The stunning failure of their empty vessel / cipher / hereditary heir apparent has left the GOP scrambling, though. Trump's level of support is what it is, and if the party could unify behind one other candidate he remains beatable. But which one? Jeb! was abysmal. Rand Paul was a non-starter. Recycled evangelical puds like Santorum and Huckabee never got off the ground. Christie was never taken seriously. Fiorina sounded good on paper but whenever she opened her mouth everything in the room died. Kasich is far too dull and too "liberal" (the imaginary GOP version of liberal) to appease competing factions in the party. Carson really isn't even running. That leaves Cruz, who looks like a cut-rate mortician and sounds like the lunatic he is, and Rubio, who can't seem to do anything except repeat canned phrases interminably.

Now that we are down to four candidates (excluding Carson) and one of them is not acceptable to the GOP base (Kasich), look for the big right wing donors and the RNC leadership to throw their weight behind Rubio, or perhaps Cruz, in a last ditch effort to save themselves from Trump. The more they dither on choosing between the two, the higher the chance that it will be too late by the time they act. In an ideal GOP scenario, Cruz would accept some kind of concession to drop out and leave Rubio as the last man standing in opposition to Trump. If the political class was able to sell George W. Bush as a bootstrap-pulling cowboy then there is no reason they won't be able to sell Rubio as some sort of charismatic young go-getter.
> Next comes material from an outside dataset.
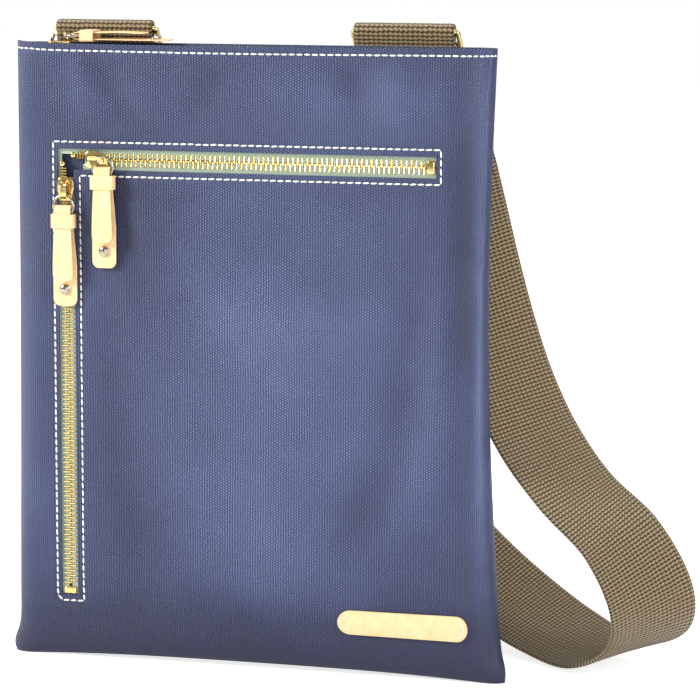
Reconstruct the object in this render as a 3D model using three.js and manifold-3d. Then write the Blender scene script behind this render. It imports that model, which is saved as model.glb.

There is no reason at all to feel sympathy for them; metaphors about reaping and sowing come to mind. The GOP establishment made Donald Trump. It had dozens of opportunities to push back against the insanity of some of their supporters and they chose instead to fan the flames for short-term benefits. That paid off in 2010, but now the true long-term costs are becoming apparent. Couldn't happen to a more deserving bunch of hacks.

By the way, on the point of timelines: if an independent candidate wants to enter the race that decision will have to come very soon. Ballot access rules vary by state but some deadlines for appearing on the November ballot are approaching. Jumping through the many hoops set out to disadvantage third party and independent candidates takes time, and in most states a candidate would have to get tens of thousands of signatures very quickly. If that decision hasn't been made by March 1 the window in which it could be practical may close.


At regular intervals Americans work themselves into a frenzy about the insidious creeping Pussification of America. The evidence is everywhere: the Political Correctness police have taken away our god-given right to use ethnic slurs, schools are now concerned exclusively with inclusiveness (the grammatical irony of which is underappreciated), violence is unfairly slandered, and so on. Essentially, everywhere one turns there is mounting evidence that Americans are a bunch of whining, emotionally fragile wusses. Some college sophomore getting upset over a word someone used is the harbinger of the downfall of Western Civilization. In the glorious past, by contrast, people were Tough and didn't stand for This Nonsense. People had strong backbones and didn't let mere words hurt their feelings, and if someone insulted you, you (choose one: Took the high road and won through your superior principles / Punched them in the nose, an act roundly approved of by onlookers since the speaker Had It Coming).

You know the narrative.

There is no doubt that examples can be mined in this age of limitless information and habitual exhibitionism of individuals being Too Sensitive. The problem is the broad conclusions drawn from these incidents about Society writ large and the failure to recognize that finding the balance between free expression and an environment of hostility toward people of certain social categories is one that takes time and some trial and error. Few Americans seem capable of agreeing upon the point at which forms of expression become harmful to others, but there is more or less unanimous agreement that most of us need to grow thicker skin.

Except cops. Cops can react like histrionic preteens to the slightest criticism without anyone telling them to Grow a Pair or stop Overreacting or Man Up or Quit Whining or any of the other comment section favorites. The rules for non-police are clear: Whether someone uses a word that makes you uncomfortable or plants a burning cross in your front lawn you must shrug it off. For cops, conversely, any comment consisting of anything less than fawning praise is not only to be brought up repeatedly until the end of time but is justification for reacting like an inconsolable toddler.

In any other context something as utterly irrelevant and insubstantial as a Super Bowl halftime show would bring forth a torrent of words lecturing us about how easily offended we are and if you don't like it, just ignore it and all that. But we are now entering week three of police unions wailing about how badly their fee-fees were hurt by the mean singing lady. Where are all the old white local newspaper columnists telling them to shut up and grow a pair? To ignore her if they don't like what she has to say? Where are the philosophical defenses of her basic right of expression? Isn't this the advice routinely given to people who have the temerity to point out when things are, you know, racist or whatever?

If the tables were turned – and if cops had the heroic toughness we are obligated as a nation to point out regularly – it seems that the police union would be instructed to respond along the lines of "I guess she's entitled to her opinion" or "We're professional public servants, we do our job protecting people who don't like us as well as we do for people who love us." Or maybe something nice and flippant like "Who's Beyonce?" or "I didn't watch her show, it was too boring." There might even be scattered calls to take the high road and make no response at all to underscore her insignificance. Isn't that how Tough people would respond, in the traditional narrative?

Instead they're still bleating about how terribly their feelings were hurt by a song-and-dance number characterized as "anti-police" by people who seem to believe that without constant, lavish praise a police officer cannot perform his or her professional duties. To its credit, the media is not giving the non-story of their outrage much in terms of legs, but it would be nice if somebody pointed out, for example, how different the reactions were when University of Missouri students dared to complain that pickup trucks full of white students were driving around campus screaming racial slurs at black students who were such whiners for trying to make such a big deal out of it.